Get User Mac Address?

I’m using the uuid module to try to capture the source mac address ( cleinte ). Using the code below locally I can get the source mac address (local device), but when I remotely run the destination mac address is captured, (I believe it is from the remote device)? I know that the place where the mac addresses are processed (from source to destination), in the TCP/IP protocol stack, is in the Data Link layer. But how do I be able to get the Origin Mac Address ?

from wsgiref.simple_server import make_server
import uuid, re

def wsginter(environ, start_response):

    status = '200 OK'
    headers = [('Content-type', 'text/plain; charset=utf-16')]
    start_response(status, headers)

    macs = ':'.join(re.findall('..', '%012x' % uuid.getnode()))

    return [str(macs).encode('utf-16')]

# Syntax Objective -> start the test server and trigger the function intermediary to wsgiref
with make_server('', 8000, wsginter) as httpd:

    print(f'Serving on port 8000...')
    # Serve until process is killed
    httpd.serve_forever()

You want the MAC address of the client that made the connection to your server? You can’t use the uuid module for that, and in general you can’t get the MAC address of the client unless you are located on the same LAN (layer 2 network) as they are. If there are any routers between the client and the server, the server will only be able to see the MAC address of the nearest router to it.

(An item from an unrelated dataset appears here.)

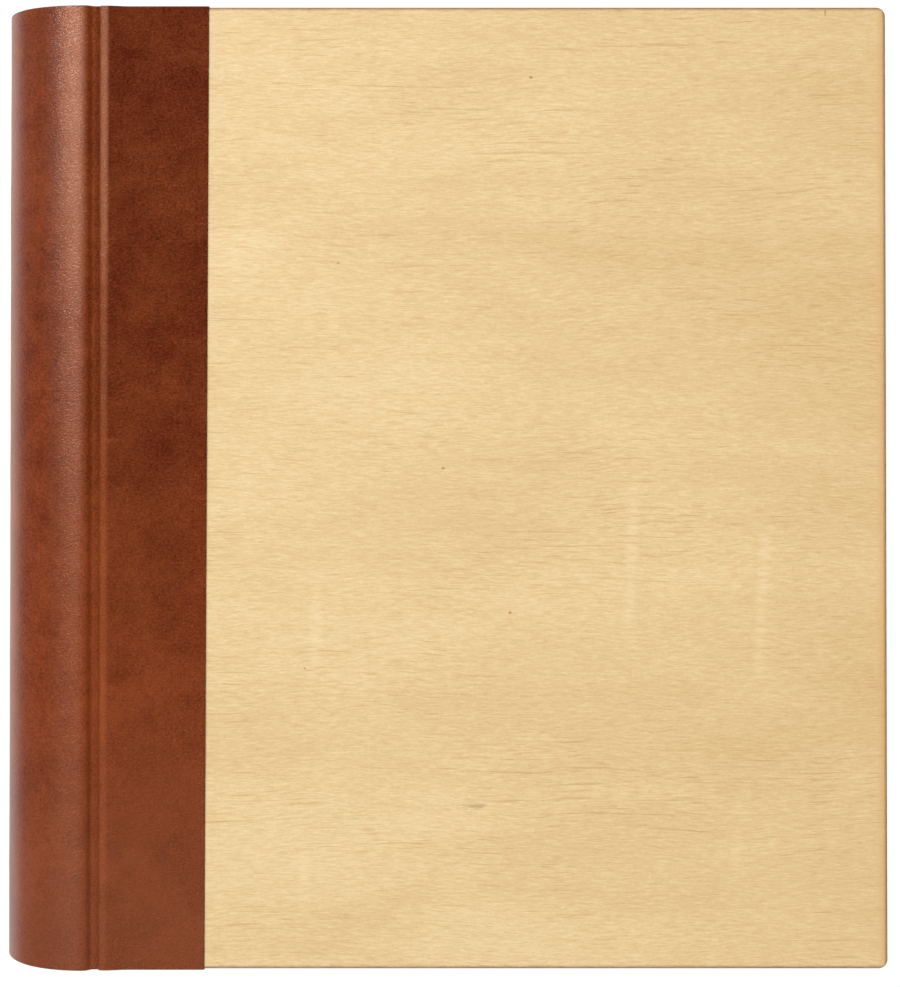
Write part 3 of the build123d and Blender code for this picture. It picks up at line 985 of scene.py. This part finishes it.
def endband_piece(name, at_tail):
    """A wound bead on the paper's edge and the ribbon under it, down the text block's spine."""
    low, high = box_mm(name)
    sign = -1 if at_tail else 1
    ribbon_end, bead_end = sorted((abs(low.y), abs(high.y)))
    bead_y = bead_end - bead_radius
    bead_curve = block_curve - bead_radius + bead_sink
    half_angle = math.asin(band_half_chord / block_curve)
    bead_loops = []
    steps = WRAPS * STEPS_PER_WRAP
    for step in range(steps + 1):
        share = step / steps
        angle = -half_angle + 2 * half_angle * share
        bulge = bead_radius * (0.9 + 0.1 * abs(math.sin(math.pi * share * WRAPS)))
        loop = []
        for spoke in range(BEAD_SPOKES):
            turn = 2 * math.pi * spoke / BEAD_SPOKES
            away = bead_curve + bulge * math.cos(turn)
            loop.append(round_spine(away, sign * (bead_y + bulge * math.sin(turn)), angle))
        bead_loops.append(loop)
    ribbon_loops = []
    ribbon_corners = (
        (ribbon_inner, sign * ribbon_end),
        (ribbon_outer, sign * ribbon_end),
        (ribbon_outer, sign * bead_y),
        (ribbon_inner, sign * bead_y),
    )
    for angle in spread(-half_angle, half_angle, RIBBON_STEPS):
        ribbon_loops.append([round_spine(away, y, angle) for away, y in ribbon_corners])
    points, faces = [], []
    for loops in (bead_loops, ribbon_loops):
        base = len(points)
        made_points, made_faces = loft(loops)
        points += made_points
        faces += [tuple(base + index for index in face) for face in made_faces]
        faces.append(tuple(range(base, base + len(loops[0]))))
        faces.append(tuple(range(len(points) - len(loops[0]), len(points))))
    return make_piece(name + "_silk", points, faces, [ENDBAND])


for name, at_tail in (("headband", False), ("tailband", True)):
    band = endband_piece(name, at_tail)
    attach(band, "text_block")
    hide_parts(name)


# ---- CAD nodes that keep their shape ----
def paint(node, material):
    """Give a carried-over CAD node its material."""
    data = frame["nodes"][node].data
    data.materials.clear()
    data.materials.append(material)


paint("spine_stiffener", card_material())
paint("spine_lining", paper_material("kraft_paper", (0.42, 0.27, 0.145), on_cad=True))
gauze = cloth_material("mull_gauze", (0.74, 0.70, 0.60), pitch=1.2)
paint("spine_mull", gauze)
for node, board in (("front_mull_wing", "front_board"), ("rear_mull_wing", "rear_board")):
    paint(node, gauze)
    low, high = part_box(node)
paint("sewing_tapes", cloth_material("linen_tape", (0.62, 0.55, 0.42), pitch=0.7))
paint("sewing_thread", cloth_material("linen_thread", (0.78, 0.73, 0.62), pitch=0.4))


# ---- Stage, light and camera ----
def stage():
    """A pale floor just under the book, which glows faintly so that it stays white."""
    mesh = bpy.data.meshes.new("floor")
    reach = 6.0
    gap = 0.0004
    mesh.from_pydata(
        [(-reach, -reach, 0), (reach, -reach, 0), (reach, reach, 0), (-reach, reach, 0)],
        [],
        [(0, 1, 2, 3)],
    )
    floor = bpy.data.objects.new("floor", mesh)
    bpy.context.scene.collection.objects.link(floor)
    t = Tree("pale_floor", on_cad=True)
    tone = t.noise(t.place, 0.002, 2.0)
    color = t.mix(tone, (0.10, 0.10, 0.10), (0.11, 0.11, 0.11))
    t.finish(color, 1.0, Specular_IOR_Level=0.0)
    t.shader.inputs["Emission Color"].default_value = (1.0, 1.0, 1.0, 1.0)
    t.shader.inputs["Emission Strength"].default_value = 0.96
    mesh.materials.append(t.material)
    floor.location.z = -gap


def world():
    """White low down, fading to near black overhead, and left out of reflections."""
    studio = bpy.data.worlds.new("studio")
    studio.use_nodes = True
    bpy.context.scene.world = studio
    nodes, links = studio.node_tree.nodes, studio.node_tree.links
    background = nodes["Background"]
    place = nodes.new("ShaderNodeTexCoord")
    split = nodes.new("ShaderNodeSeparateXYZ")
    fade = nodes.new("ShaderNodeMapRange")
    links.new(place.outputs["Generated"], split.inputs[0])
    links.new(split.outputs["Z"], fade.inputs["Value"])
    fade.inputs["From Min"].default_value = 0.12
    fade.inputs["From Max"].default_value = 0.34
    fade.inputs["To Min"].default_value = 1.0
    fade.inputs["To Max"].default_value = 0.03
    background.inputs["Color"].default_value = (1.0, 1.0, 1.0, 1.0)
    links.new(fade.outputs["Result"], background.inputs["Strength"])
    studio.cycles_visibility.glossy = False


def softbox(name, place, target, size, power, glossy=True):
    """A rectangular light aimed at a target; without glossy it isn't seen in reflections."""
    data = bpy.data.lights.new(name, "AREA")
    data.shape = "RECTANGLE"
    data.size, data.size_y = size
    data.energy = power
    light = bpy.data.objects.new(name, data)
    bpy.context.scene.collection.objects.link(light)
    light.location = place
    aim = Vector(target) - Vector(place)
    light.rotation_mode = "QUATERNION"
    light.rotation_quaternion = aim.to_track_quat("-Z", "Y")
    light.visible_glossy = glossy


def camera():
    """Almost square above the cover, a little towards the head, its frame shifted over the book."""
    frame_height = 0.3291  # what the picture's long side takes in at the front cover
    distance = 0.735  # from the front cover
    x, y = 0.0031, 0.0323
    picture_centre_y = -0.0023
    tilt = math.radians(0.79)
    up = (picture_centre_y - y) * math.cos(tilt) - distance * math.sin(tilt)
    ahead = (picture_centre_y - y) * math.sin(tilt) + distance * math.cos(tilt)
    data = bpy.data.cameras.new("camera")
    data.sensor_width = 36.0
    data.lens = data.sensor_width * distance / frame_height
    data.shift_y = up / ahead * distance / frame_height
    data.clip_start, data.clip_end = 0.01, 20.0
    made = bpy.data.objects.new("camera", data)
    bpy.context.scene.collection.objects.link(made)
    made.location = (x, y, board_high.z * MM + distance)
    made.rotation_euler = (tilt, 0.0, 0.0)
    bpy.context.scene.camera = made


stage()
world()
softbox("key", (-0.52, 0.56, 1.05), (-0.12, 0.05, 0.05), (0.28, 0.62), 10.2)
softbox("side", (-0.95, 0.35, 1.0), (0.0, 0.0, 0.03), (0.7, 0.9), 6.0, glossy=False)
softbox("fill", (1.10, 0.05, 0.95), (0.0, 0.0, 0.03), (0.8, 1.0), 8.8, glossy=False)
softbox("foot", (-0.35, -1.05, 0.9), (0.0, 0.0, 0.03), (0.9, 0.6), 9.7, glossy=False)
camera()
bpy.context.scene.view_settings.view_transform = "Standard"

But the header that is mounted at the data link layer in the TCP/IP protocol stack doesn’t come registered with the Mac Address from origin to Mac Address from destination ?

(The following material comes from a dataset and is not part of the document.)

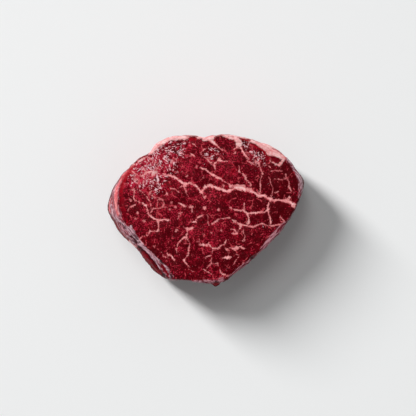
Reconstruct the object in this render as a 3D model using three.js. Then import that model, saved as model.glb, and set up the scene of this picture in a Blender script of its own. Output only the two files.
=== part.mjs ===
// A raw beef tenderloin steak: one slice cut across the grain, lying on its lower cut face.
// Millimetres, +Z up. The origin is under the middle of the steak, on the surface it rests on.
// +X points to the narrow end of the slice and +Y to the side with the thick fat edge.
import * as THREE from 'three';

// Driving dimensions, millimetres
const LENGTH = 89.6;            // across X, at the widest level
const DEPTH = 68.1;             // across Y, at the widest level
const THICKNESS = 36;           // highest point of the upper cut face
const CROWN = 1.8;              // the upper face is this much higher in its middle than at its edge
const GIRTH_HEIGHT = 15;        // level at which the side stands out furthest
const EDGE_ROUND = 1.5;         // rounding between the upper face and the side
const FOOT_ROUND = 3.0;         // rounding between the side and the flat foot
const RIM_INSET = 0.5;          // from the girth in to the upper face's edge
const FOOT_INSET = 3.6;         // from the girth in to the foot

// The slice leans towards the side that carries the silvery membrane, so the girth stands out
// beyond the upper face there.
const MEMBRANE_BEARING = 190;   // degrees from +X
const MEMBRANE_HALF_WIDTH = 30; // degrees
const MEMBRANE_LEAN = 3.8;      // added to the upper face's inset there
const FOOT_LEAN = 2.2;          // taken off the foot's inset there

// Mesh resolution
const COLUMNS = 112;            // vertices round the steak
const FACE_RINGS = 18;          // rings on the upper face
const SIDE_RINGS = 21;          // rings on the side
const FOOT_RINGS = 1;           // the foot is flat, so it is one fan of large faces
const RINGS = FACE_RINGS + SIDE_RINGS + FOOT_RINGS;

// The girth seen from above: corners of a smooth closed curve, in shares of half LENGTH and half DEPTH
const GIRTH_CORNERS = [
  [0.925, 0.15],                // the narrow end
  [0.94, 0.385],
  [0.855, 0.60],
  [0.69, 0.80],                 // the thick fat edge
  [0.485, 0.912],
  [0.20, 0.97],
  [-0.28, 0.97],
  [-0.465, 0.90],
  [-0.61, 0.76],                // its end
  [-0.80, 0.56],
  [-0.925, 0.36],
  [-1.00, 0.05],                // the broad end
  [-0.945, -0.16],
  [-0.832, -0.39],
  [-0.635, -0.605],             // the membrane side
  [-0.385, -0.885],
  [-0.24, -0.912],
  [-0.08, -0.95],
  [0.18, -0.925],
  [0.44, -0.655],               // the long straight side
  [0.645, -0.415],
  [0.806, -0.144],
];

// Lumps and grooves of the side. Each is centred at a bearing in degrees from +X and a height in
// millimetres, and stands out or sinks in most there. wide and tall are its half widths.
const SIDE_FEATURES = [
  { out: 2.0, bearing: 17, wide: 6.5, height: 16, tall: 10 },     // knob on the narrow end
  { out: 3.5, bearing: 229, wide: 8, height: 9, tall: 8 },        // strip of side muscle under the membrane
  { out: -1.8, bearing: 217, wide: 12, height: 21, tall: 4 },     // crease above it
  { out: 2.3, bearing: 226, wide: 14, height: 27, tall: 4.5 },    // fold of membrane over the crease
  { out: 4.3, bearing: 277, wide: 4.5, height: 7, tall: 6 },      // tag of membrane
  { out: -1.0, bearing: 93, wide: 3, height: 25, tall: 16 },      // notch in the fat edge
  { out: 0.9, bearing: 70, wide: 9, height: 26, tall: 7 },        // fat edge, right of the notch
  { out: 0.4, bearing: 115, wide: 9, height: 26, tall: 7 },       // fat edge, left of the notch
  { out: -1.0, bearing: 134, wide: 4, height: 24, tall: 14 },     // step where the fat edge ends
  { out: 0.4, bearing: 318, wide: 12, height: 10, tall: 6 },      // soft bundles of the long side
  { out: -0.7, bearing: 301, wide: 7, height: 18, tall: 9 },
  { out: -0.8, bearing: 332, wide: 7, height: 20, tall: 8 },
  { out: 0.8, bearing: 178, wide: 10, height: 11, tall: 6 },      // soft bundle of the broad end
  { out: -0.4, bearing: 158, wide: 6, height: 19, tall: 9 },
  { out: -0.8, bearing: 45, wide: 6, height: 12, tall: 9 },
];

// Seams of fat sink a little into the upper face. Each runs through a few points, in millimetres.
const SEAM_HALF_WIDTH = 2.1;
const SEAMS = [
  { sink: 0.7, points: [[-19, 17], [-8, 12], [-3, 9.5], [2, 11], [16, 10.5], [28, 6], [40, 3]] },
  { sink: 0.6, points: [[-2, 19], [6, 15], [11, 11]] },
  { sink: 0.5, points: [[4, -4.5], [16, -7], [32, -6]] },
  { sink: 0.5, points: [[-33, 5], [-27, 0], [-18, -4.5]] },
  { sink: 0.5, points: [[-1, 33], [4, 29], [8, 28]] },
];

// Broad soft swells of the upper face
const SWELL = 0.4;
const SWELL_LENGTH = 30;

const radians = THREE.MathUtils.degToRad;

// 1 at the centre, falling smoothly to 0 at two half widths
const bump = (distance, halfWidth) => 1 - THREE.MathUtils.smoothstep(Math.abs(distance), 0, 2 * halfWidth);

// The smaller angle between two bearings
const turnBetween = (a, b) => Math.atan2(Math.sin(a - b), Math.cos(a - b));

// How much a bearing belongs to the membrane side, from 0 to 1
const membraneShare = (bearing) => (
  bump(turnBetween(bearing, radians(MEMBRANE_BEARING)), radians(MEMBRANE_HALF_WIDTH))
);

// The side's profile at a bearing, from the upper face's edge to the foot's edge. x is the distance in
// from the girth, and y the height.
function sideProfile(bearing) {
  const share = membraneShare(bearing);
  const rim = RIM_INSET + MEMBRANE_LEAN * share;
  const foot = FOOT_INSET - FOOT_LEAN * share;
  const edge = THICKNESS - CROWN;
  return new THREE.SplineCurve([
    new THREE.Vector2(rim + EDGE_ROUND, edge),
    new THREE.Vector2(rim + 0.25 * EDGE_ROUND, edge - 0.3 * EDGE_ROUND),
    new THREE.Vector2(0.75 * rim, edge - 1.8 * EDGE_ROUND),
    new THREE.Vector2(0.20 * rim, (edge + GIRTH_HEIGHT) / 2),
    new THREE.Vector2(0, GIRTH_HEIGHT),
    new THREE.Vector2(0.35 * foot, 2 * FOOT_ROUND),
    new THREE.Vector2(foot, 0.25 * FOOT_ROUND),
    new THREE.Vector2(foot + FOOT_ROUND, 0),
  ]);
}

// How far the lumps and grooves move the side out at a bearing and a height
function sideRelief(bearing, height) {
  const relief = SIDE_FEATURES.map((f) => (
    f.out * bump(turnBetween(bearing, radians(f.bearing)), radians(f.wide)) * bump(height - f.height, f.tall)
  ));
  return relief.reduce((sum, out) => sum + out, 0);
}

// Distance from a place on the upper face to a seam
function distanceToSeam(place, points) {
  const corners = points.map(([x, y]) => new THREE.Vector3(x, y, 0));
  const flat = place.clone().setZ(0);
  const nearest = new THREE.Vector3();
  const distances = corners.slice(1).map((corner, i) => (
    new THREE.Line3(corners[i], corner).closestPointToPoint(flat, true, nearest).distanceTo(flat)
  ));
  return Math.min(...distances);
}

// Height of the upper face above its edge. out is 0 in its middle and 1 at its edge.
function faceRelief(place, out) {
  const sunk = Math.max(...SEAMS.map(({ sink, points }) => (
    sink * bump(distanceToSeam(place, points), SEAM_HALF_WIDTH)
  )));
  const phase = 2 * Math.PI / SWELL_LENGTH;
  const along = Math.sin(phase * (place.x + 0.4 * place.y));
  const across = Math.cos(phase * (place.y - 0.3 * place.x));
  const swell = SWELL * along * across;
  return CROWN * (1 - out ** 2) + (swell - SWELL - sunk) * (1 - out ** 6);
}

// The place on the steak of a ring, counted from the middle of the upper face, under a point of the girth
function steakPlace(girthPoint, ring) {
  const bearing = Math.atan2(girthPoint.y, girthPoint.x);
  const radius = girthPoint.length();
  const direction = girthPoint.clone().normalize();
  const profile = sideProfile(bearing);
  if (ring < FACE_RINGS) {
    const out = ring / FACE_RINGS;
    const edge = profile.getPoint(0);
    const place = direction.multiplyScalar(out * (radius - edge.x));
    return place.setZ(edge.y + faceRelief(place, out));
  }
  if (ring <= FACE_RINGS + SIDE_RINGS) {
    const { x: inset, y: height } = profile.getPoint((ring - FACE_RINGS) / SIDE_RINGS);
    const relief = sideRelief(bearing, height) * THREE.MathUtils.smoothstep(height, 0, 3);
    return direction.multiplyScalar(radius - inset + relief).setZ(Math.max(height, 0));
  }
  const out = (RINGS - ring) / FOOT_RINGS;
  return direction.multiplyScalar(out * (radius - profile.getPoint(1).x));
}

// The steak's surface: a sphere, with each vertex moved to its place. three.js numbers a sphere's
// vertices ring by ring from the top pole, and each ring repeats its first vertex at its end.
function steakGeometry() {
  const girth = new THREE.CatmullRomCurve3(
    GIRTH_CORNERS.map(([x, y]) => new THREE.Vector3(x * LENGTH / 2, y * DEPTH / 2, 0)),
    true,
    'catmullrom',
  );
  const around = girth.getSpacedPoints(COLUMNS);
  const geometry = new THREE.SphereGeometry(1, COLUMNS, RINGS);
  const position = geometry.attributes.position;
  for (let i = 0; i < position.count; i += 1) {
    const ring = Math.floor(i / (COLUMNS + 1));
    const column = i % (COLUMNS + 1) % COLUMNS;
    const place = steakPlace(around[column], ring);
    position.setXYZ(i, place.x, place.y, place.z);
  }
  geometry.computeBoundingBox();
  const middle = geometry.boundingBox.getCenter(new THREE.Vector3());
  geometry.translate(-middle.x, -middle.y, 0);
  geometry.computeVertexNormals();
  return geometry;
}

const rawBeef = new THREE.MeshStandardMaterial({ color: 0x7a1623, roughness: 0.38, metalness: 0 });

const steak = new THREE.Mesh(steakGeometry(), rawBeef);
steak.name = 'tenderloin_steak';

const root = new THREE.Group();
root.add(steak);

export default root;
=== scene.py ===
# A raw beef tenderloin steak on a pale floor, seen from straight above.
# Soft light comes from the upper left.
# Lengths are in millimetres until the mesh is made, and in metres from there on.
import math

import bmesh
import bpy
import numpy as np
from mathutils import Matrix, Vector, noise
from mathutils.bvhtree import BVHTree


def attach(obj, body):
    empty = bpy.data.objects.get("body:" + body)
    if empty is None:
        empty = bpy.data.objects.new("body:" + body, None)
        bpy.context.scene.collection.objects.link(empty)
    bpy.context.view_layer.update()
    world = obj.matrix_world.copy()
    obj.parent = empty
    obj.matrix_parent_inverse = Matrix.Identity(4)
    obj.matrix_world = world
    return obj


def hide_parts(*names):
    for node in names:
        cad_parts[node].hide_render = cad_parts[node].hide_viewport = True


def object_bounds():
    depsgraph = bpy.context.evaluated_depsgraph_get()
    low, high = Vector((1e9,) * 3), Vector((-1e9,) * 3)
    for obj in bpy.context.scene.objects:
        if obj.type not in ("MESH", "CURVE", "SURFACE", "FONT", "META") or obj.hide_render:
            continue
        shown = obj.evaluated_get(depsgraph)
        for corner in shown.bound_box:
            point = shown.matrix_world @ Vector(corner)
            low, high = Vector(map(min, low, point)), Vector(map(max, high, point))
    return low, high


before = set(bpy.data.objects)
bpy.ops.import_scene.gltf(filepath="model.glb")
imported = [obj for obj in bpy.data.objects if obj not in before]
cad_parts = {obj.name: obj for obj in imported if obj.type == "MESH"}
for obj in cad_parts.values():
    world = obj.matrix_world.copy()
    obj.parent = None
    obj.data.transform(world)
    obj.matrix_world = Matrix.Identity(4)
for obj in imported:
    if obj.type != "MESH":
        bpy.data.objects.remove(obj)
cad_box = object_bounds()

MM = 0.001  # a millimetre in metres
NODE = "tenderloin_steak"
THICKNESS = cad_box[1].z / MM

# ---- camera and the photograph's scale

IMAGE = 416  # width and height of the photograph in pixels
LENS = 100  # millimetres, on a sensor 36 wide
SENSOR = 36
CAMERA = (1.1, 2.1, 542)  # millimetres, looking straight down
FACE_HEIGHT = 34.5  # height at which places on the upper face are read


def from_photo(pixels):
    """Places on the upper face, in millimetres, of places in the photograph, in pixels."""
    step = (CAMERA[2] - FACE_HEIGHT) * SENSOR / LENS / IMAGE
    x, y = np.array(pixels, float).T
    return np.column_stack([CAMERA[0] + (x - IMAGE / 2) * step, CAMERA[1] + (IMAGE / 2 - y) * step])


# ---- seams of fat in the upper face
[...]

Yes, but if there is a router between the (original) origin and the server, the router becomes the origin, from the server’s point of view.

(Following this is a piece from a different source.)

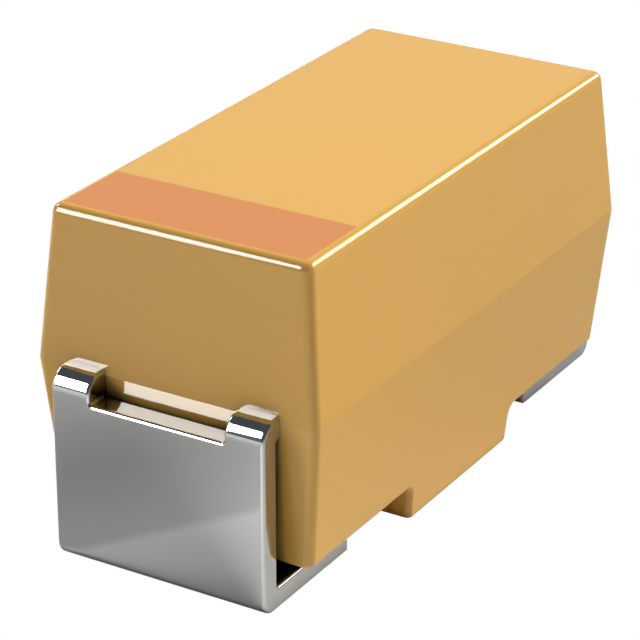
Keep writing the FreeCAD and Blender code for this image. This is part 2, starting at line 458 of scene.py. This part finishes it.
def notch_cutter():
    """The block that punches the notch, with rounded lower corners."""
    bm = block((-2 * leg_outer, -half_notch, notch_floor_height), (web_start, half_notch, case_top))
    corners = [
        edge for edge in edges_where(bm, lambda co: co.z < notch_floor_height + CLOSE)
        if abs(edge.verts[0].co.y - edge.verts[1].co.y) < CLOSE
    ]
    round_edges(bm, corners, notch_corner_radius, EDGE_SEGMENTS)
    return bm


def on_outer_face(co):
    """True on the face of the anode strip that looks away from the case, from the leg to the top."""
    beside = max(shoulder_outer_radius - leg_outer - co.x, 0)
    over = max(co.z - strip_top + shoulder_outer_radius, 0)
    return math.hypot(beside, over) > shoulder_outer_radius - strip_thickness / 10


def on_notch_rim(co):
    """True where the notch breaks out of the anode strip's outer face."""
    beside_notch = abs(co.y) < half_notch + CLOSE and co.z > notch_floor_height - CLOSE
    return beside_notch and on_outer_face(co)


def anode_strip():
    """Foot, leg, two tabs beside the notch, web and tongue."""
    bm = folded_strip(lead_path(-1, [(tongue_end, strip_centre)]), OUTER_BENDS)
    bm = less(bm, notch_cutter())
    bm = trimmed(bm, (web_end, 0), tongue_width / 2)
    rim = [
        edge for edge in edges_where(bm, on_notch_rim)
        if min(vert.co.x for vert in edge.verts) < web_start - CLOSE
    ]
    round_edges(bm, rim, strip_edge_radius, EDGE_SEGMENTS)
    # The rounding bulges a little where the rim turns, and is brought back into the leg's plane.
    for vert in bm.verts:
        vert.co.x = max(vert.co.x, -leg_outer)
    return bm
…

       origin == client's MAC             origin == router's MAC
Client --------------------------> Router --------------------------> Server
       destination == router's MAC        destination == server's MAC

Typically, there are multiple routers between a client and a server on the internet.

2 Likes

True, I’ll have to try to capture another way.
Thanks.

As @abessman pointed out, the ‘data link’ is only the link to the next hop, it’s not the link all the way to the IP destination. Thus the ‘data link layer’ information does not pass across that hop.